* START *

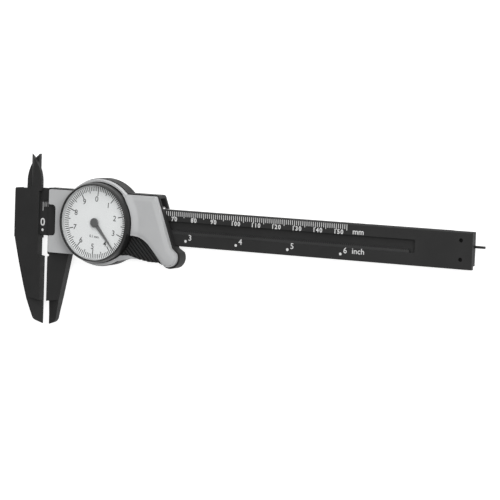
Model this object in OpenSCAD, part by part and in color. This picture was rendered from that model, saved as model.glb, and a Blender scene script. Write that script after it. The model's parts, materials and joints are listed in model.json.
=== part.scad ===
// Dial caliper, 0 to 150 mm, one turn of the pointer per 10 mm.
// Frame: X = 0 is the fixed measuring face, Y = 0 the middle of the beam,
// Z = 0 the surface that the caliper lies on. +X runs along the beam away
// from the fixed jaw, +Y towards the inside jaws, +Z out of the dial.

/* [Measuring] */
// Opening of the jaws in the modelled position
opening = 3.75; // [1:0.25:8]
// Largest reading
reading_max = 150; // [120:10:150]
// Travel per turn of the pointer
travel_per_turn = 10; // [10]
// Turn of the dial from upright, clockwise, left by the last zero setting
dial_turn = 4.3; // [0:0.1:90]

/* [Beam] */
// Height of the beam
beam_w = 16; // [15.5:0.1:16.2]
// Thickness of the beam
beam_t = 3.7; // [3.6:0.05:3.75]
// Underside of the beam above the surface
beam_z = 1.8; // [1.75:0.01:1.85]
// Bevel along the top front edge of the beam
beam_bevel = 0.6; // [0.4:0.1:1.2]
// Beam beyond the largest reading
beam_tail = 62.5; // [58:0.5:70]

/* [Jaws] */
// Thickness of the outside jaws
jaw_t = 3.9; // [3.5:0.1:3.9]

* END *

| Aim |
Exactly how many lines contain "that"? State the number and nothing else.

| Written solution |
2